BL: Auf einer Ebene könnte Reagan dank Trump endlich bedeutungslos werden. Der Trumpismus stellt ja einen Bruch mit dem Kult um Reagan als dem „großen Kommunikator“ dar, mit den Allianzen des Kalten Krieges und den Diskursen des finanziellen und familiären „Konservatismus“, bei denen es in Wirklichkeit um die Konsolidierung von Klassenmacht und soziale Kontrolle ging. Und dieser Bruch hat die Demokratische Partei dazu gezwungen, zumindest für den Moment ihre (spätestens seit Clinton) eigenen desaströsen reaganistischen Strategien aufzugeben und einen Gegenpopulismus zu Trump zu entwickeln. Die neoliberale Ordnung wurde aus den Angeln gehoben. Andererseits ist Trump ein forcierter Typus des Reaganschen Schauspieler-Politikers! Nur dass es jetzt „Reality TV“-Formate sind und nicht Reagans schlechte Filme, mit Twitter statt Hollywood als zentralem Medium. Hinzu kommt, dass Trump ganz wie der späte Reagan eine Sprache des Nonsequitur [der Unlogik, SP] und der Unvernunft so spricht, als ob sie einen Sinn hätte, mit bloß gefühlter statt wirklicher Logik. Beide sind „große Kommunikatoren“ in dem Sinn, dass sie eine Reihe von tribalen In-Group/Out-Group-Signalen an die Stelle von Inhalten setzen. Und wie Du sagst, beschäftigen sich „Twenty-One Gun Salute for Ronald Reagan“ und das gesamte Buch viel mit der Spektakularisierung der Politik in den Vereinigten Staaten und einer Politik der Akklamation, die kaum noch von bestimmten Arten von Fandom zu trennen ist. Vielleicht ging es mir in diesem Gedicht schon damals darum, wie Disjunktion aufhört, eine poetische Technik zu sein, die sich Machtstrukturen entgegenstellt, und im US-amerikanischen Imperium irgendwann nur noch mimetisch sein wird.

SP: In Mittlerer freier Weg wird die Sprachverwendung selbst gebrochen, semantisch verschoben und gebeugt, und auch motivisch kommt Gewalt vor, etwa im Umgang der Texte mit militärischen Diktionen, die die Alltagssprache durchziehen. Andererseits ist dieses Buch der Versuch, gerade mit einem solchen Sprachmaterial Liebesgedichte zu schreiben – es in einen anderen, konträren Gebrauch zu überführen, ohne es dabei poetisch zu verdecken. Wie verhält sich das Pathos von Gewalt zu dem von Liebe? Ich erinnere mich daran, dass Du diese Frage in dem Gedicht „Didaktische Elegie“ (in Scherwinkel) thematisierst: „Noch ist Gewalt nicht modern; sie kann die Limitierung ihres Mediums nicht anerkennen. / Wenn sich Gewalt ihrer Medialität bewusst wird und ihr Objekt verliert, / wird sie beginnen, Liebe zu ähneln. / Liebe ist negativ, weil sie alle Details / in die Erfahrung einer Form auflöst. / Sich weigern, einem Ereignis Bedeutung zu verleihen, heißt, es mit Liebe auslegen.“ Diese Passage erscheint mir rückblickend wie ein Vorschein auf das, was später in Mittlerer freier Weg für Dich zentral wird.

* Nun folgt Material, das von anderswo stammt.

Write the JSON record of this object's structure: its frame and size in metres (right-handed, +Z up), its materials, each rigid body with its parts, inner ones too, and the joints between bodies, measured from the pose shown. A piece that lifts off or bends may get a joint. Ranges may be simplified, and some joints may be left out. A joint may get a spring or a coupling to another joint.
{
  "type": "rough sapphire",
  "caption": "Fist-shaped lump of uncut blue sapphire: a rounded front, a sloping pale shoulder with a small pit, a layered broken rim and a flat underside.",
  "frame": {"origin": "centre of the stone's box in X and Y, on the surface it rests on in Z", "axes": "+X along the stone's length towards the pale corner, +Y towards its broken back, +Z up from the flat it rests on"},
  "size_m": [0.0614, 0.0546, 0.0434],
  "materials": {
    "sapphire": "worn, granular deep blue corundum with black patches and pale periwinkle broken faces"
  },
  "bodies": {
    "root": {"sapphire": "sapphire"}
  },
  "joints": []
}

BL: Du formulierst das Problem wunderbar. Und ich habe keine Antwort darauf, nur das Problem.

SP: Während der Buchvorstellung haben wir darüber gesprochen, dass Gedichte es Dir ermöglichen, die verschiedenen Herkunftssprachen, Soziolekte und Fachsprachen einzubringen und zueinander in Beziehung zu setzen, die Du innerhalb des Englischen sprichst und die zugleich Dich sprechen und als Person konturieren. Wenn Deine Lyrik so verstanden immer schon ein Schauplatz von Mehrsprachigkeit ist – was bedeutet das für das, was man „die Stimme des Autors“ nennt?

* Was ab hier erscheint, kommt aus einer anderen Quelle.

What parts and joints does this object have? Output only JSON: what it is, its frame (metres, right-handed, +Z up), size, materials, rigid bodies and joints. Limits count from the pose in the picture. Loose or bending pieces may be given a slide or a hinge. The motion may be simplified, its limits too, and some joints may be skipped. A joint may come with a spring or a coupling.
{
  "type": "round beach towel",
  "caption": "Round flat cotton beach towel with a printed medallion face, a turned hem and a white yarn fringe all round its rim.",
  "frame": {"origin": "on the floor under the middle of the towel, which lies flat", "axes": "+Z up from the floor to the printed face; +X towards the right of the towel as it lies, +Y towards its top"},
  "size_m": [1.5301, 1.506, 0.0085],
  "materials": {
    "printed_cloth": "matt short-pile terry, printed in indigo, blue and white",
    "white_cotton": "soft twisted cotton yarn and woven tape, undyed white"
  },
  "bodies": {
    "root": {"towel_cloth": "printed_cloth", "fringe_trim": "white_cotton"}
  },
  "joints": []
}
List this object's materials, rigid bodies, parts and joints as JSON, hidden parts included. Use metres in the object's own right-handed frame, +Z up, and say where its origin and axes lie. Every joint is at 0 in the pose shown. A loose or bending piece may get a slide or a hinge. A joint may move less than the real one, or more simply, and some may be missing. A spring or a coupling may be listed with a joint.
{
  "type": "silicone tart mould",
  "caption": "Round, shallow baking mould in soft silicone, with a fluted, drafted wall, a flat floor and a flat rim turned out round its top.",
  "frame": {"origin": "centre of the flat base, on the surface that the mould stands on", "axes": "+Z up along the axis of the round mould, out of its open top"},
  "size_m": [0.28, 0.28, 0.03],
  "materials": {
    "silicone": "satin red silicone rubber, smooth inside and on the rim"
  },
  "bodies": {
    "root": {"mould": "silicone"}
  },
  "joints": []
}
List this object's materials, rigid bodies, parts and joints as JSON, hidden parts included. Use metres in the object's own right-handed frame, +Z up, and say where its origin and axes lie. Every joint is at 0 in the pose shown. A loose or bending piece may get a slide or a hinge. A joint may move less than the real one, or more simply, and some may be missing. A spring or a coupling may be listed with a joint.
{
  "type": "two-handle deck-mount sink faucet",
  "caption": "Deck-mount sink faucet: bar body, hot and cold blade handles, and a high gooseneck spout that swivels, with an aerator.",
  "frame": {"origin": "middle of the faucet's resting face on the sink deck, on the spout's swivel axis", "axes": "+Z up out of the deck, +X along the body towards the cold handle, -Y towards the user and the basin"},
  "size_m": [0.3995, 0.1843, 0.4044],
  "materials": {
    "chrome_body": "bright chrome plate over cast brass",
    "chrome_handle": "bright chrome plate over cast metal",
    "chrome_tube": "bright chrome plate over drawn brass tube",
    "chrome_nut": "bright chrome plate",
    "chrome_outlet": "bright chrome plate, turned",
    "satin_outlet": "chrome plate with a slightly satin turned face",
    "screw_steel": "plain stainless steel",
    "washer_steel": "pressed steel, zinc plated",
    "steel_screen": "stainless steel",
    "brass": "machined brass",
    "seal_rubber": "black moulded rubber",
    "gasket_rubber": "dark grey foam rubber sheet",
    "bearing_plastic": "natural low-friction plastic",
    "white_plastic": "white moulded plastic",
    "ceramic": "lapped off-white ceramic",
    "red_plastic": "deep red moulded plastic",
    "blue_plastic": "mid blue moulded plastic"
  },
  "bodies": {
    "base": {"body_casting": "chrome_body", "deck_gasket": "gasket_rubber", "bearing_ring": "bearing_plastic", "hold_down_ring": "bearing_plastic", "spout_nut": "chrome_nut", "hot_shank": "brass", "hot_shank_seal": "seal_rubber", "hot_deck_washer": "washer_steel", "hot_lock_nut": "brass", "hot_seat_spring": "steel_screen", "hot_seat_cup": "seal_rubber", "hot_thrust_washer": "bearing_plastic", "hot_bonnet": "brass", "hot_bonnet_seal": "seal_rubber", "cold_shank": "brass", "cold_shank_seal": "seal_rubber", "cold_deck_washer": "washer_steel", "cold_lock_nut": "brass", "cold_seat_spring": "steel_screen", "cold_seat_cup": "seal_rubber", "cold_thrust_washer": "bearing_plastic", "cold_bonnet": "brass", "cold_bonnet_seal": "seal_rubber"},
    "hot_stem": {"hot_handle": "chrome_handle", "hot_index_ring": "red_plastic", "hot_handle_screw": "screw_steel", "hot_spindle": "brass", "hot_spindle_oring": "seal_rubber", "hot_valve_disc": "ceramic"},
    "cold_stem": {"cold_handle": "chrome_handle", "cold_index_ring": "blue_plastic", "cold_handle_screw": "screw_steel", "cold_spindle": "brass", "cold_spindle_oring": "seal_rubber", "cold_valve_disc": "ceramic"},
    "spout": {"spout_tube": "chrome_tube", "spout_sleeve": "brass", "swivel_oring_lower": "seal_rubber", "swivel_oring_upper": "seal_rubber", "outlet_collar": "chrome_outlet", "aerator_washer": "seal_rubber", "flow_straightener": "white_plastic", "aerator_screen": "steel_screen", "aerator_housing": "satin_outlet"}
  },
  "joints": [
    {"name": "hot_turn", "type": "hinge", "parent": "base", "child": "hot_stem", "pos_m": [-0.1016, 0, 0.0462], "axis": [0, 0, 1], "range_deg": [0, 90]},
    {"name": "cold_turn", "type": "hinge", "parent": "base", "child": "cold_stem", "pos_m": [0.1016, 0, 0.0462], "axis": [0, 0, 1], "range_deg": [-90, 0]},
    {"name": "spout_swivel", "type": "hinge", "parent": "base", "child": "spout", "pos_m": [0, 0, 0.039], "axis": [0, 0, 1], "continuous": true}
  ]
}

BL: Ich denke, dass das Konzept „Stimme“ schlicht die sich verändernde Konstellation von Idiomen und Identitäten bezeichnet, die in jeder Artikulation enthalten ist. Selbst der Integrierteste unter uns hat eine Stimme für jede Gelegenheit, spricht auf eine bestimmte Weise zu einem Kind und auf eine andere zu einem Polizisten oder einer Schulklasse oder einem Liebhaber oder Nachbarn oder in einem Interview mit einem Freund usw. Jeder von uns sagt mehr und zugleich weniger als er meint, wann immer er spricht, weil so viele Kräfte durch ihn sprechen; jeder Moment von Artikulation ist sowohl in die lokalsten materialen und körperlichen Kontingenzen als auch in globales, planetarisches Geschehen eingespannt. Alles das scheint mir der Grund von Literatur zu sein, der Ausgangspunkt von Poesie – dass jede Stimme ein Muster von Stimmen ist, dass sie gemeinschaftlich und generationsübergreifend ist, dass selbst im intimsten Moment einer Äußerung meine Stimme chorisch ist. Das ist nicht das postmoderne Klischee, dass der Autor nur ein textueller Effekt oder so etwas sei. Es ist vielmehr die Vorstellung, dass wir auf diese Weise leben, sowohl als Individuen als auch als Knotenpunkte in größeren Netzwerken, dass wir von Sprache geformt werden und die Sprache formen. Und natürlich können unsere Stimmen uns überdauern – so wie Sterne von ihrem eigenen Licht überdauert werden.